The film was distributed by Eagle Films in the United Kingdom, opening in Derbyshire on 2 July 1982, before expanding to other cities through the fall of 1982. The film was passed by the BBFC after scenes involving Ann's and Laura's murders were trimmed; this gave the film an 84-minute 49 second running time.

===Home media===
The 84-minute British cut of the film was released on home video in the UK and was later placed on the video nasties list after the Video Recordings Act 1984. It was re-released on home video in 1988 with four minutes and eleven seconds of the film cut. The film was re-released on 29 May 2001 with only 33 seconds cut and again in 2009 uncut. Anchor Bay Entertainment released the film on VHS and DVD in 2001, the latter of which was re-pressed by Blue Underground in 2007.

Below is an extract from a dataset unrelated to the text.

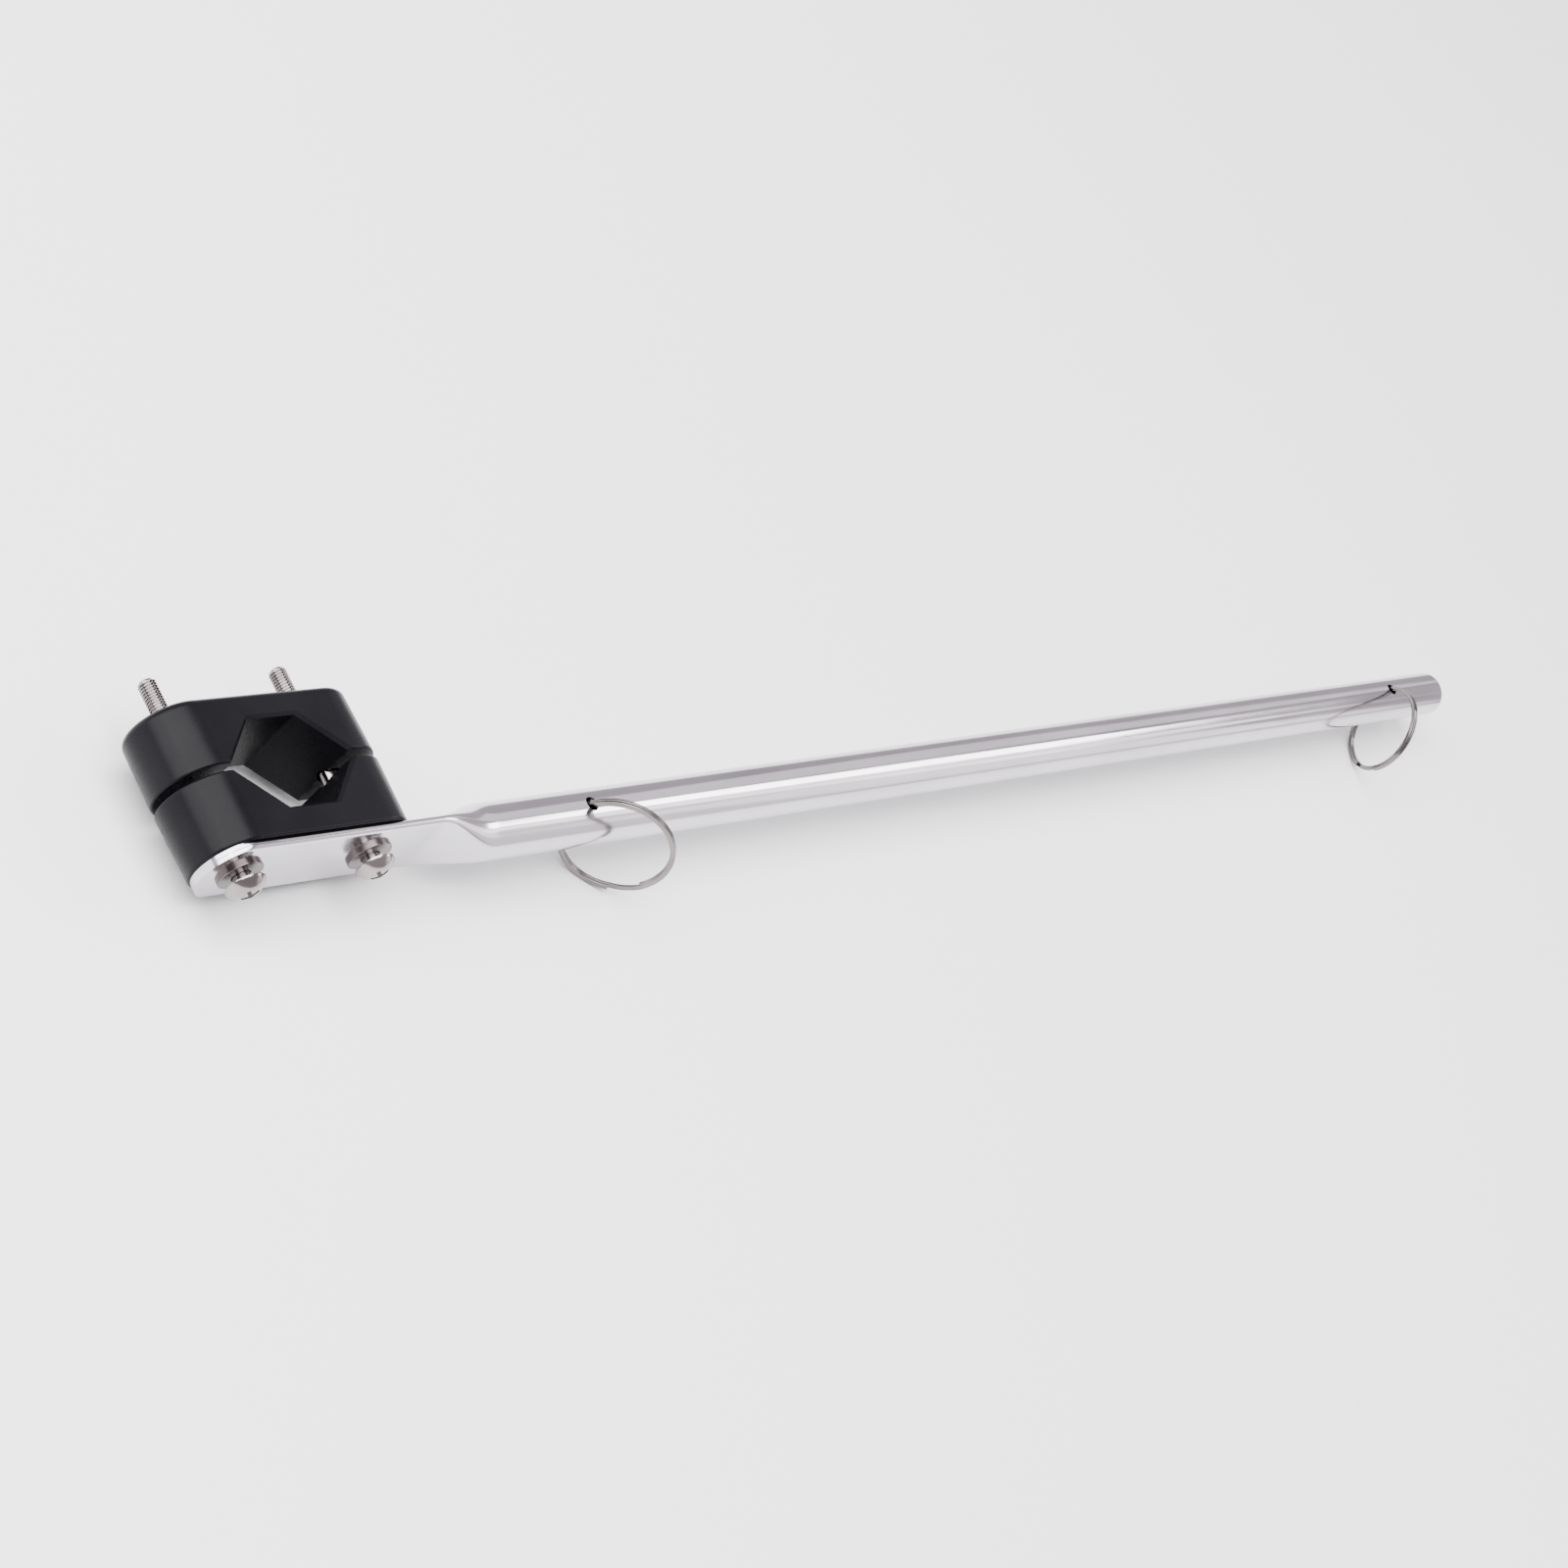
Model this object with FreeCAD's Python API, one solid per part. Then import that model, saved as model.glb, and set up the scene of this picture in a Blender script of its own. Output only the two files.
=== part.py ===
import FreeCAD, Part
import math
import os

from FreeCAD import Vector

# Rail-mount flag staff.
# The staff is a round stainless tube whose lower end is pressed flat and drilled for two screws.
# The screws pull two plastic clamp halves together round a rail that runs along Z.
# X runs along the staff, Y is square to the flat (the screw heads face -Y), Z is up.
# The origin is the middle of the rail opening. Sizes are in millimetres.

# ---- driving dimensions ----
STAFF_OD = 15.9            # 5/8 inch tube
WALL = 1.2
OVERALL = 610.0            # from the rounded tip of the flat to the end plug
RAIL_D = 25.4              # 1 inch rail
RAIL_SQUEEZE = 1.4         # the closed opening is this much smaller than the rail

SCREW_PITCH = 44.0         # distance between the two clamp screws
CLAMP_DEPTH = 26.0         # clamp size along the rail; its ends are full rounds of this width
HALF_HEIGHT = 19.6         # one clamp half, square to the flat
GAP = 2.0                  # parting gap as assembled
DRAFT = 0.35               # each half narrows this much, all round, from parting face to seat
NOTCH_MOUTH = 39.6         # rail channel at the parting face
NOTCH_FLOOR = 16.0
LEAD_IN = 0.7              # chamfer round both mouths of the rail channel
OUTER_RIM_R = 2.2          # rounding of the outer half's top edge
SEAT_RIM_R = 0.8           # rounding of the inner half's edge on the flat
PARTING_RIM_R = 0.6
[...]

Blue Underground re-released the film on Blu-ray and DVD on 25 October 2011 with a new 2K transfer.
 A 3-disc limited edition Blu-ray was released by Blue Underground in January 2020, followed by a 4K UHD Blu-ray on 25 August 2020. In October 2023, Arrow Films also released a 4K disc in the United Kingdom, sourced from Blue Underground's 2020 restoration.

== Reception ==
===Box office===
The film grossed a total of 1,407,981,297 lire in Italy, making it Fulci's most financially successful horror film of the 1980s. Prior to the film's theatrical release in France, it was shown at the Festival International du film fantastique et de science-fiction in Paris alongside Fulci's earlier film The Black Cat. It was released in France on 24 March 1982 and in the United States on 1 March 1984. The American trailer was narrated by the noted monologuist Brother Theodore.

===Critical response===
From contemporary reviews, Julian Petley of Monthly Film Bulletin commented that the film had a "Frankenstein theme" but that "the film adds little to the well-worked legend" and that "this would matter less were the film visually richer, but for the most part it is comparatively sober and restrained, at least by Fulci standards" Petley continued that "the film undeniably has its moments–Bob's escape from the cellar; the human debris of Freudstein's laboratory; an attack by a particularly ferocious and tenacious bat; the climactic appearance of the horribly mutated Freudstein" Giovanna Grassi of Corriere della Sera dismissed it as an "Italian Shining" and concluded it to be "a condensation of rip-offs, commonplaces and badly repeated horror conventions." Aldo Vigano of La Stampa commented on the use of children in the film, stating that "to see children involved in such a gruesome and oppressive horror story will perhaps cause disconcert and discomfort, rather than pity in many spectators." In France, Philippe Ross of La Revue du cinéma proclaimed that Fulci had to show "us something other than these endless scenes of butchery who truly become more and more painful and soporific" Christophe Gans reviewed the film in L'Écran fantastique stated that "Except for two or three welcome details [...] the suspense "for laughter", so appreciated by American filmmakers, here becomes particularly tedious" Gans praised the films visuals, noting "melancholic, wintery photography" while still concluding that the film's "repertoire of gimmicks repeated or borrowed from Argento, our greatest regrets is the absence of madness in the explanation of the monster, yelled amid the din of a stretched suspense."

From retrospective reviews, film review aggregator Rotten Tomatoes reported an approval rating of 45%, based on 11 reviews, with an average rating of 4.50/10. Time Out called the film "a hack-work of almost awesome incoherence". AllMovie praised the film, complimenting its atmosphere.